Information supplied:
** START **

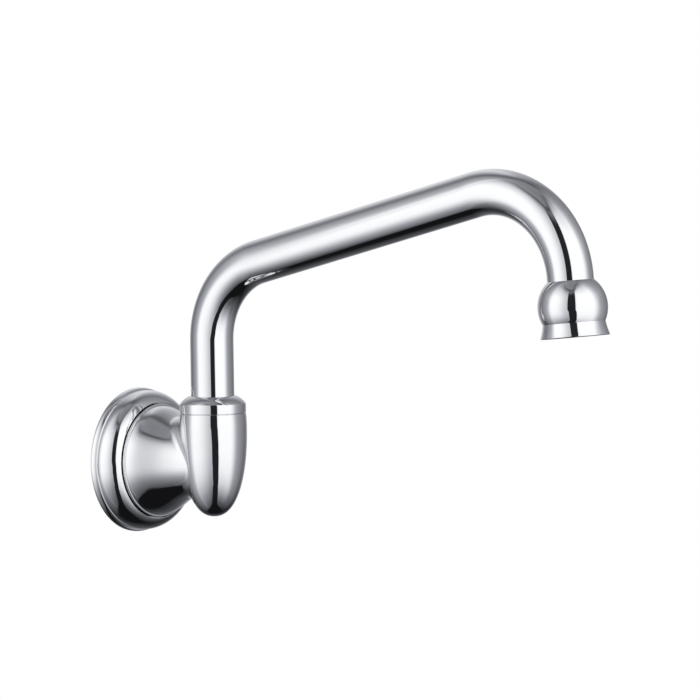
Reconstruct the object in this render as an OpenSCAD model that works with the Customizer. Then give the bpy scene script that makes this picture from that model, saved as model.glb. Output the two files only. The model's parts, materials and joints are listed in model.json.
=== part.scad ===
// Wall-mounted swivel spout for a sink or a kettle trough.
// Origin: centre of the escutcheon's wall face, on the axis of the neck.
// +X points away from the wall, +Z up. The spout swivels about a vertical axis. Millimetres.

/* [Spout tube] */
// Outside diameter of the spout tube
spout_d = 22; // [18:0.5:24]
// Wall of the spout tube
spout_wall = 1.2; // [0.8:0.1:1.8]
// Height of the riser's corner above the collar
riser_h = 60.5; // [55:0.5:140]
// Length of the arm from corner to corner
arm_l = 220.2; // [160:0.5:400]
// Slope of the arm above level, in degrees
arm_rise = 13.6; // [0:0.2:30]
// Centreline radius of the bend above the riser
riser_bend_r = 41; // [32:0.5:50]
// Centreline radius of the bend before the outlet
outlet_bend_r = 44; // [34:0.5:60]
// Tilt of the outlet away from plumb, in degrees
outlet_lean = 5; // [0:0.5:15]

/* [Swivel body] */
// Distance of the swivel axis from the wall
swivel_x = 50.5; // [48:0.5:70]
// Largest diameter of the bullet-shaped body
body_d = 34.3; // [33.8:0.1:40]
// Height of that largest diameter above the neck axis
belly_z = 17.7; // [14:0.1:20]
// How much the body draws in again at its top edge, on the diameter
top_draw = 0.7; // [0:0.1:2]
// Height of the body's top face above the neck axis
body_top_z = 25.2; // [24.4:0.1:32]
// Depth of the body's nose below the neck axis
nose_z = 27.2; // [25:0.1:36]
// Sharpness of the nose: 2 is a plain ellipse
nose_power = 2.2; // [2:0.05:2.6]
// Fullness of the nose: 0.5 is a plain ellipse
nose_fullness = 0.43; // [0.38:0.01:0.5]

/* [Neck] */
// Diameter of the neck's base, where it enters the escutcheon
neck_base_d = 56.6; // [52:0.1:60]
// Diameter that the flared neck narrows towards
neck_waist_d = 22.4; // [20:0.1:26]
// Length over which the flare loses half its swell
neck_flare_l = 17.7; // [14:0.1:20]
// Height of the small step round the neck's foot
foot_proud = 0.9; // [0.5:0.1:1.2]
// Length of the neck's foot that stands out of the escutcheon
foot_l = 1.4; // [1:0.1:2]
// Radius of the blend between the neck and the body
blend_r = 5; // [3:0.25:6]
// Wall of the casting around the hollow behind the neck
neck_wall = 3.2; // [2.5:0.1:4]

/* [Escutcheon] */
// Diameter of the escutcheon at the wall
escutcheon_d = 74.2; // [70:0.2:90]
// Depth of the escutcheon from the wall to its mouth
escutcheon_h = 14.4; // [13:0.1:18]
// Depth of the rim, from the wall to the foot of the step
rim_l = 2.7; // [2.2:0.1:3.4]
// Radius of the rim's curved face
rim_round_r = 3.5; // [3:0.1:5]
// Diameter of the step's crest
step_d = 71.8; // [68:0.2:74]
// Radius of the step's bowed face
step_bow_r = 10.2; // [9.5:0.1:12]
// Thickness of the escutcheon's metal
escutcheon_wall = 1.5; // [1:0.1:2]
// Depth of the seat that the neck's base sinks into
seat_depth = 5.5; // [4:0.1:7]

/* [Inlet] */
// Major diameter of the G 1/2 inlet thread
inlet_thread_d = 20.955; // [20.9:0.005:21]
// Length of thread behind the wall face
inlet_reach = 16; // [10:0.5:25]
// Length of thread screwed into the neck
inlet_grip = 12; // [10:0.5:13]
// Bore of the inlet nipple
inlet_bore_d = 12; // [9:0.5:14]
// Width across flats of the nipple's key socket
key_af = 12.5; // [11:0.5:14.5]
// Depth of the key socket
key_depth = 8; // [5:0.5:12]
// Diameter of the casting's boss around the inlet thread
inlet_boss_d = 29; // [27:0.5:32]
// Bore that carries the water through the neck
waterway_d = 14; // [10:0.5:15]

/* [Swivel socket] */
// Bore of the socket that the spigot turns in
socket_d = 24; // [23:0.1:24.6]
// Diameter of the collar nut's thread in the body
collar_thread_d = 29; // [28.6:0.1:29.4]
// Height of the socket's shoulder above the neck axis
shoulder_z = 16; // [14:0.1:16.4]
// Height of the spigot's foot above the neck axis
spigot_foot_z = 7.5; // [7:0.1:8]
// Bore of the spigot
spigot_bore_d = 17; // [14:0.5:18]
// Height of the spigot's flange
flange_t = 1.7; // [1.4:0.1:2.2]
// Thickness of the slip washers on both sides of the flange
slip_t = 0.6; // [0.4:0.1:0.8]
// Height of the O-ring grooves
groove_w = 2.2; // [2:0.1:2.4]
// Depth of the O-ring grooves
groove_depth = 1.65; // [1.4:0.05:1.7]
// Land between the grooves
groove_land = 1.6; // [1.4:0.1:1.8]

/* [Collar nut] */
// Height of the collar nut above the body
collar_h = 8.8; // [8:0.1:12]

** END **

Work instructions: Print, unaltered, every line from the beginning of the material down to the line with "nose_fullness = 0.43; // [0.38:0.01:0.5]".

Problem solution:
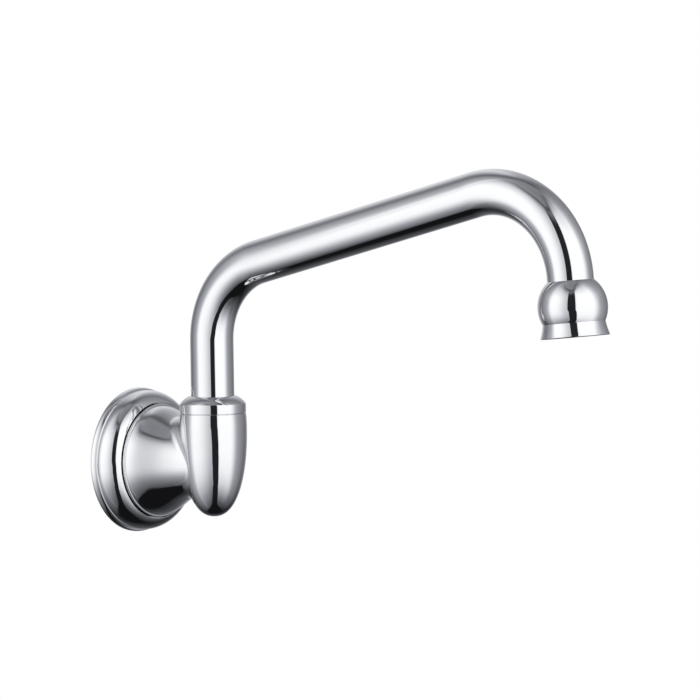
Reconstruct the object in this render as an OpenSCAD model that works with the Customizer. Then give the bpy scene script that makes this picture from that model, saved as model.glb. Output the two files only. The model's parts, materials and joints are listed in model.json.
=== part.scad ===
// Wall-mounted swivel spout for a sink or a kettle trough.
// Origin: centre of the escutcheon's wall face, on the axis of the neck.
// +X points away from the wall, +Z up. The spout swivels about a vertical axis. Millimetres.

/* [Spout tube] */
// Outside diameter of the spout tube
spout_d = 22; // [18:0.5:24]
// Wall of the spout tube
spout_wall = 1.2; // [0.8:0.1:1.8]
// Height of the riser's corner above the collar
riser_h = 60.5; // [55:0.5:140]
// Length of the arm from corner to corner
arm_l = 220.2; // [160:0.5:400]
// Slope of the arm above level, in degrees
arm_rise = 13.6; // [0:0.2:30]
// Centreline radius of the bend above the riser
riser_bend_r = 41; // [32:0.5:50]
// Centreline radius of the bend before the outlet
outlet_bend_r = 44; // [34:0.5:60]
// Tilt of the outlet away from plumb, in degrees
outlet_lean = 5; // [0:0.5:15]

/* [Swivel body] */
// Distance of the swivel axis from the wall
swivel_x = 50.5; // [48:0.5:70]
// Largest diameter of the bullet-shaped body
body_d = 34.3; // [33.8:0.1:40]
// Height of that largest diameter above the neck axis
belly_z = 17.7; // [14:0.1:20]
// How much the body draws in again at its top edge, on the diameter
top_draw = 0.7; // [0:0.1:2]
// Height of the body's top face above the neck axis
body_top_z = 25.2; // [24.4:0.1:32]
// Depth of the body's nose below the neck axis
nose_z = 27.2; // [25:0.1:36]
// Sharpness of the nose: 2 is a plain ellipse
nose_power = 2.2; // [2:0.05:2.6]
// Fullness of the nose: 0.5 is a plain ellipse
nose_fullness = 0.43; // [0.38:0.01:0.5]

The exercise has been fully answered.